__DATA SHOWN__
..........

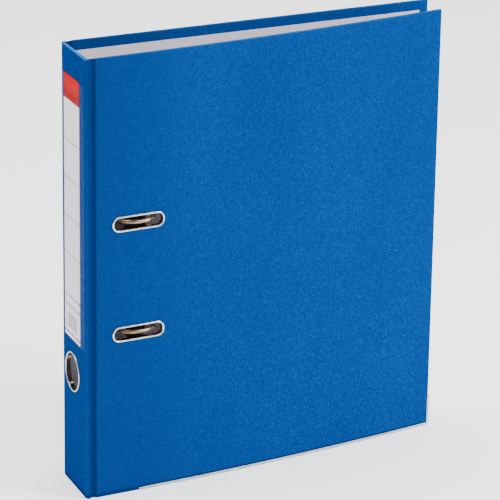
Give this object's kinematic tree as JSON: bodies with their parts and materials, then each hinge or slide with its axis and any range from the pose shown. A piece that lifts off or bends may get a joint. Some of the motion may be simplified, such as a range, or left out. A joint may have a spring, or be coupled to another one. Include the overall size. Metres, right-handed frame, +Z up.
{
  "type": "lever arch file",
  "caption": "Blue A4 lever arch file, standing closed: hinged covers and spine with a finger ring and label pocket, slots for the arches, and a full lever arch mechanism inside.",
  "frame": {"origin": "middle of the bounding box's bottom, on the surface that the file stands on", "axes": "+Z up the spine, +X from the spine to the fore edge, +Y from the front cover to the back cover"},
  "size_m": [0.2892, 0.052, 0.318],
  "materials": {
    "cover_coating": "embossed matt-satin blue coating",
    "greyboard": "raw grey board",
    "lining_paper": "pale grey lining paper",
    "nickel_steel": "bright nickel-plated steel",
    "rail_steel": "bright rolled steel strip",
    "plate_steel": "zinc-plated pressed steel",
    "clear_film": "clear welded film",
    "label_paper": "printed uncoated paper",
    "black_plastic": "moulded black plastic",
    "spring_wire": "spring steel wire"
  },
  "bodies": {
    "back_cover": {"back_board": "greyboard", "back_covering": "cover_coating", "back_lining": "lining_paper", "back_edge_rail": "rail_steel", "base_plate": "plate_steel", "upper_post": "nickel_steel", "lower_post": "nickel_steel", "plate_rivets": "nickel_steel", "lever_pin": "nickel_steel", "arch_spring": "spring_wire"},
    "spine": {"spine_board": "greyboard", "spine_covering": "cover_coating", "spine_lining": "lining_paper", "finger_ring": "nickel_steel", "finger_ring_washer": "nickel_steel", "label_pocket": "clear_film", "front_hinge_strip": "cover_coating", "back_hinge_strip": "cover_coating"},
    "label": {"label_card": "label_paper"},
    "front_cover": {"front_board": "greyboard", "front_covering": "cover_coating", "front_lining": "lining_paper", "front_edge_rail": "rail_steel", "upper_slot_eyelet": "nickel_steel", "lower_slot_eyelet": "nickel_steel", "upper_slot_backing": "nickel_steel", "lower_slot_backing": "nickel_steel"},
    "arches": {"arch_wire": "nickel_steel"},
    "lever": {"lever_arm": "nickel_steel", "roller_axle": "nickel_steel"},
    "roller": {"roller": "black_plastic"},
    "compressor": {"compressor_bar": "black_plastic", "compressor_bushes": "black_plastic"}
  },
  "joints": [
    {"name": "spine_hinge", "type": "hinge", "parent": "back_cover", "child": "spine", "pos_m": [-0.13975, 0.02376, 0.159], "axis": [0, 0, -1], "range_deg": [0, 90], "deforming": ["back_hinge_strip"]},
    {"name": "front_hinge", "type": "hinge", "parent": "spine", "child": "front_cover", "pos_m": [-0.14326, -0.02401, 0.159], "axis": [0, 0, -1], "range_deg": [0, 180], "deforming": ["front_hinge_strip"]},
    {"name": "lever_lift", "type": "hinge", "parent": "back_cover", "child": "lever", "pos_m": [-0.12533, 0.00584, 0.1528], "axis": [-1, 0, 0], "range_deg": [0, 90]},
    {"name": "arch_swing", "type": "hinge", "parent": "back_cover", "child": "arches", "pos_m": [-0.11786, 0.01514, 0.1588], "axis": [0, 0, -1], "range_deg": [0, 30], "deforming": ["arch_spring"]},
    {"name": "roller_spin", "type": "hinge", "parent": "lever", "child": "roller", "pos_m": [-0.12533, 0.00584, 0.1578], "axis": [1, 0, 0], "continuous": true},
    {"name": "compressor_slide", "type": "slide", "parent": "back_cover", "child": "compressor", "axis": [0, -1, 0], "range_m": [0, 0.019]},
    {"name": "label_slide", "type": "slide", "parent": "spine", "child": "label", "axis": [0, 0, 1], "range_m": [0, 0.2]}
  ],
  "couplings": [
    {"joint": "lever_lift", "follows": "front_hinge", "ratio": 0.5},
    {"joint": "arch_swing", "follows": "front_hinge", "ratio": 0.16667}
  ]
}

..........

Reproduce each line of the material containing the word "that".

__REPLY__
Give this object's kinematic tree as JSON: bodies with their parts and materials, then each hinge or slide with its axis and any range from the pose shown. A piece that lifts off or bends may get a joint. Some of the motion may be simplified, such as a range, or left out. A joint may have a spring, or be coupled to another one. Include the overall size. Metres, right-handed frame, +Z up.
  "frame": {"origin": "middle of the bounding box's bottom, on the surface that the file stands on", "axes": "+Z up the spine, +X from the spine to the fore edge, +Y from the front cover to the back cover"},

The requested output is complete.